Output the lines that follow exactly as they are.

■ MATERIAL PROVIDED

------------------------

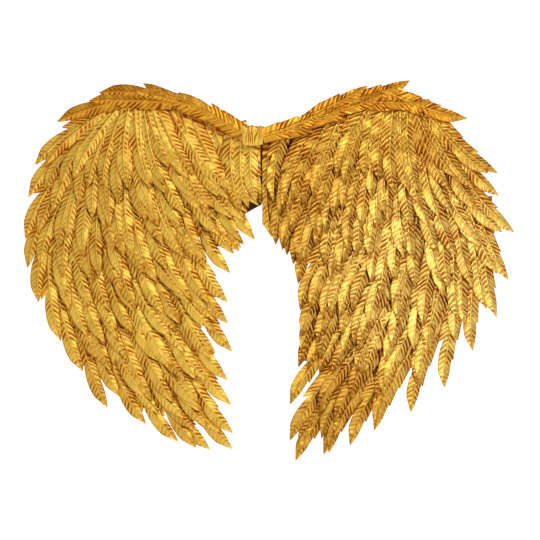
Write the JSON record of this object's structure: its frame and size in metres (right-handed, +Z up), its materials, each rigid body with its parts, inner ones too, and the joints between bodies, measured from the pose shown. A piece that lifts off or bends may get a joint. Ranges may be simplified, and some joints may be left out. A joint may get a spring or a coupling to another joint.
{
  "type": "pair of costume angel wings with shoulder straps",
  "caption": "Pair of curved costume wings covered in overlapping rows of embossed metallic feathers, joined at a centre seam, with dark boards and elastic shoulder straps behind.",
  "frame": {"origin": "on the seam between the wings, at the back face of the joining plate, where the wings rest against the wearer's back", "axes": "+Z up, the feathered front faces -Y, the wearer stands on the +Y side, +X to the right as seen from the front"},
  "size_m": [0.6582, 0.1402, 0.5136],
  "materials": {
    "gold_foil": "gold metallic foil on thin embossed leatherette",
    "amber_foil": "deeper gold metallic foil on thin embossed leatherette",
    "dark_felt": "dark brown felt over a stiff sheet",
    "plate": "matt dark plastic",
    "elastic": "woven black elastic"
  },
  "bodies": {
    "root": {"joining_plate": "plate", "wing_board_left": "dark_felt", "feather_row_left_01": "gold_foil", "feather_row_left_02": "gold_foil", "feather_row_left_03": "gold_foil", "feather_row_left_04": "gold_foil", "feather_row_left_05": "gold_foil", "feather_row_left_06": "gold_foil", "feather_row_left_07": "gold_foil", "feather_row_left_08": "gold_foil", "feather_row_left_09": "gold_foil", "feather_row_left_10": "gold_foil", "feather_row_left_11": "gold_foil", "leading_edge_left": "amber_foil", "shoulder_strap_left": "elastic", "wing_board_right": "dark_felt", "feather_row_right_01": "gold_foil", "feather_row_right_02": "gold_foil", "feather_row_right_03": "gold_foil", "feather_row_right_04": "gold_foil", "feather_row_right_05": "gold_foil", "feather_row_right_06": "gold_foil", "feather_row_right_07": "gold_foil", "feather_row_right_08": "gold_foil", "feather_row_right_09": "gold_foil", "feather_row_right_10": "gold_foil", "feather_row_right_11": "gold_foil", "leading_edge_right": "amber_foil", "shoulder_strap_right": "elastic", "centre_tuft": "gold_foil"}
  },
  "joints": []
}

------------------------

■ ANSWER TO THE EXERCISE
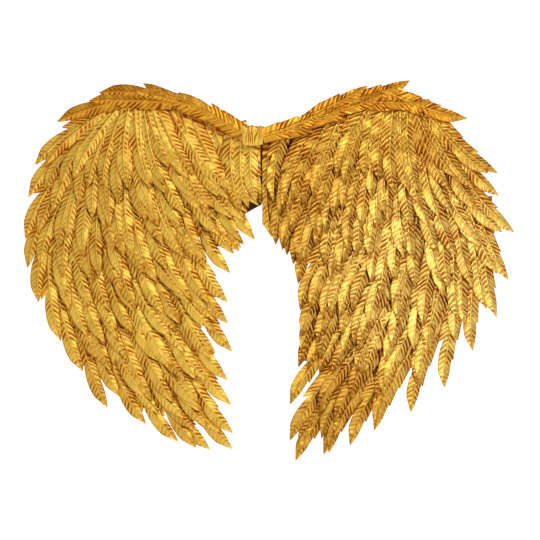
Write the JSON record of this object's structure: its frame and size in metres (right-handed, +Z up), its materials, each rigid body with its parts, inner ones too, and the joints between bodies, measured from the pose shown. A piece that lifts off or bends may get a joint. Ranges may be simplified, and some joints may be left out. A joint may get a spring or a coupling to another joint.
{
  "type": "pair of costume angel wings with shoulder straps",
  "caption": "Pair of curved costume wings covered in overlapping rows of embossed metallic feathers, joined at a centre seam, with dark boards and elastic shoulder straps behind.",
  "frame": {"origin": "on the seam between the wings, at the back face of the joining plate, where the wings rest against the wearer's back", "axes": "+Z up, the feathered front faces -Y, the wearer stands on the +Y side, +X to the right as seen from the front"},
  "size_m": [0.6582, 0.1402, 0.5136],
  "materials": {
    "gold_foil": "gold metallic foil on thin embossed leatherette",
    "amber_foil": "deeper gold metallic foil on thin embossed leatherette",
    "dark_felt": "dark brown felt over a stiff sheet",
    "plate": "matt dark plastic",
    "elastic": "woven black elastic"
  },
  "bodies": {
    "root": {"joining_plate": "plate", "wing_board_left": "dark_felt", "feather_row_left_01": "gold_foil", "feather_row_left_02": "gold_foil", "feather_row_left_03": "gold_foil", "feather_row_left_04": "gold_foil", "feather_row_left_05": "gold_foil", "feather_row_left_06": "gold_foil", "feather_row_left_07": "gold_foil", "feather_row_left_08": "gold_foil", "feather_row_left_09": "gold_foil", "feather_row_left_10": "gold_foil", "feather_row_left_11": "gold_foil", "leading_edge_left": "amber_foil", "shoulder_strap_left": "elastic", "wing_board_right": "dark_felt", "feather_row_right_01": "gold_foil", "feather_row_right_02": "gold_foil", "feather_row_right_03": "gold_foil", "feather_row_right_04": "gold_foil", "feather_row_right_05": "gold_foil", "feather_row_right_06": "gold_foil", "feather_row_right_07": "gold_foil", "feather_row_right_08": "gold_foil", "feather_row_right_09": "gold_foil", "feather_row_right_10": "gold_foil", "feather_row_right_11": "gold_foil", "leading_edge_right": "amber_foil", "shoulder_strap_right": "elastic", "centre_tuft": "gold_foil"}
  },
  "joints": []
}